Of course, there’s still no guarantee that even controversial photographs won’t be disseminated outside your network.  All it takes is one friend with a “you-gotta-see-this” mentality who sends it to somebody else and the next thing you know, it’s a news story.  So, when in doubt, just leave it out!

July 18, 2008

Too Much Information

Filed under: criminal law, current events, privacy — Tags: , , , — admin @ 12:43 pm

Here’s an intriguing question:  Does the internet make people more stupid or have they always been this stupid but the internet simply showcases it for all to see?  In yet another example of how social networking sites can work to a person’s detriment, 20 year-old college junior Joshua Lipton attended a Halloween party dressed as a prisoner in a striped black & white shirt and orange jumpsuit with the word “Jail Bird” emblazoned on it.

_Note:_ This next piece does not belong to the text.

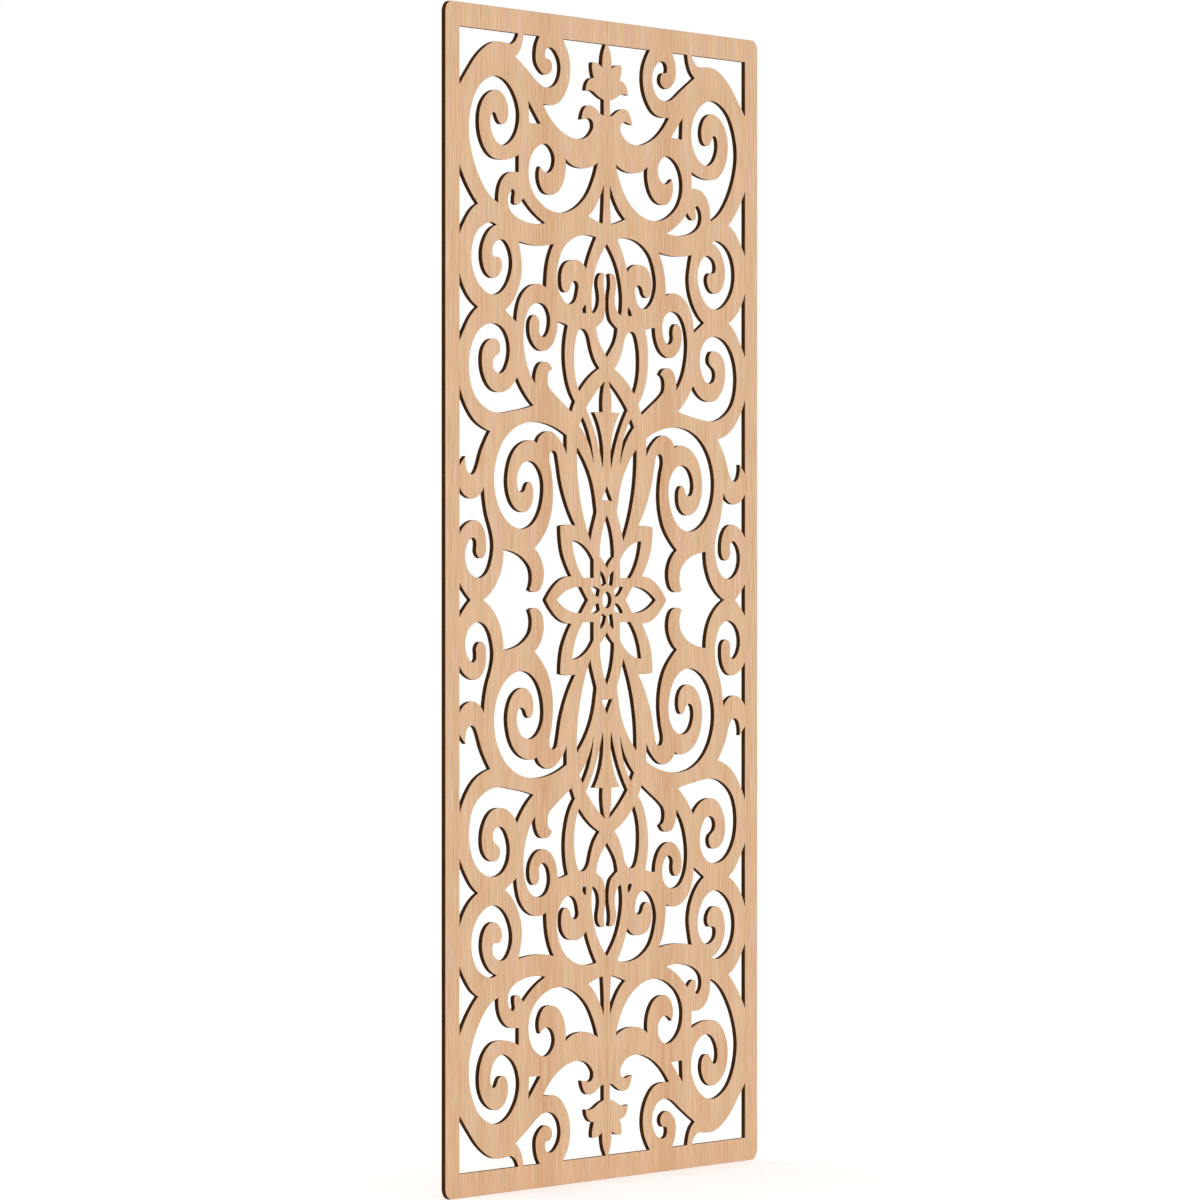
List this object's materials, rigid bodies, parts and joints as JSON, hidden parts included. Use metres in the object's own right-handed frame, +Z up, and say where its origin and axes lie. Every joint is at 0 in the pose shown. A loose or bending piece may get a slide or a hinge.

Sounds harmless, right?  Well, it would have been had Lipton not been charged in a drunk driving accident 2 weeks earlier that seriously injured another person.  While Lipton himself didn’t post these pictures, one of the other victims of the crash found them on another Facebook user’s profile that was accessible from Lipton’s Facebook page.  The end result?  The prosecutor got a hold of the pictures and presented them to the judge at the sentencing hearing and argued that they showed a lack of remorse by Lipton.

While Lipton might have only received probation, the judge sentenced him to 2 years in prison instead.  The judge later admitted that the pictures impacted his decision.  He noted that Lipton was mocking the possibility of going to prison after a near-fatal accident.  So the judge indulged him. 

The moral of the story:  ALWAYS be careful about what you post online, especially when it comes to photographs.  A picture truly is worth a thousand words.  Nowadays, embarassment should be the least of your concerns.  They can have a real impact upon your legal rights.  Just ask Joshua Lipton.